WHAT YOU ARE ASKED TO DO — Copy out all of the data exactly as it appears.

GIVEN INFORMATION —

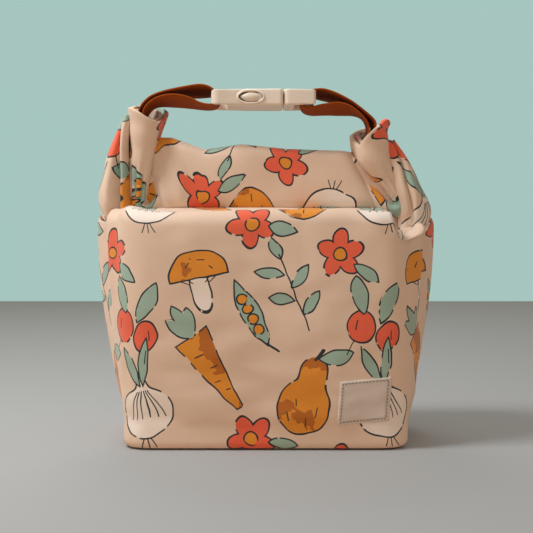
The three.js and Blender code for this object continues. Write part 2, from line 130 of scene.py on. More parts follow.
def fill_inputs(tree, node, inputs):
    """Gives a node its inputs, by name or place: each a value, a socket or a sum of sockets."""
    for slot, value in inputs.items():
        value = getattr(value, "socket", value)
        if isinstance(value, bpy.types.NodeSocket):
            tree.links.new(value, node.inputs[slot])
        else:
            node.inputs[slot].default_value = value


def add_node(tree, kind, inputs=None, **settings):
    node = tree.nodes.new(kind)
    for name, value in settings.items():
        setattr(node, name, value)
    fill_inputs(tree, node, inputs or {})
    return node


def shader_material(name):
    material = bpy.data.materials.new(name)
    material.use_nodes = True
    return material, material.node_tree


def seen_directly(tree):
    """1 where the camera, a mirror or glass looks straight at a surface, 0 for its light on the bag."""
    path = add_node(tree, "ShaderNodeLightPath").outputs
    seen = path["Is Camera Ray"]
    for ray in ("Is Glossy Ray", "Is Transmission Ray"):
        seen = add_node(tree, "ShaderNodeMath", {0: seen, 1: path[ray]}, operation="MAXIMUM").outputs[0]
    return seen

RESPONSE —
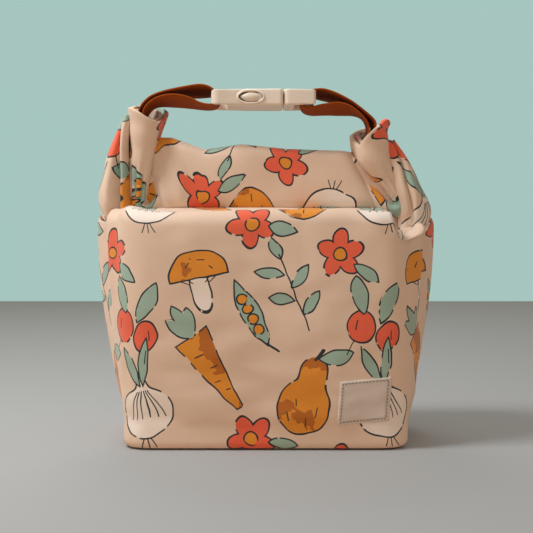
The three.js and Blender code for this object continues. Write part 2, from line 130 of scene.py on. More parts follow.
def fill_inputs(tree, node, inputs):
    """Gives a node its inputs, by name or place: each a value, a socket or a sum of sockets."""
    for slot, value in inputs.items():
        value = getattr(value, "socket", value)
        if isinstance(value, bpy.types.NodeSocket):
            tree.links.new(value, node.inputs[slot])
        else:
            node.inputs[slot].default_value = value


def add_node(tree, kind, inputs=None, **settings):
    node = tree.nodes.new(kind)
    for name, value in settings.items():
        setattr(node, name, value)
    fill_inputs(tree, node, inputs or {})
    return node


def shader_material(name):
    material = bpy.data.materials.new(name)
    material.use_nodes = True
    return material, material.node_tree


def seen_directly(tree):
    """1 where the camera, a mirror or glass looks straight at a surface, 0 for its light on the bag."""
    path = add_node(tree, "ShaderNodeLightPath").outputs
    seen = path["Is Camera Ray"]
    for ray in ("Is Glossy Ray", "Is Transmission Ray"):
        seen = add_node(tree, "ShaderNodeMath", {0: seen, 1: path[ray]}, operation="MAXIMUM").outputs[0]
    return seen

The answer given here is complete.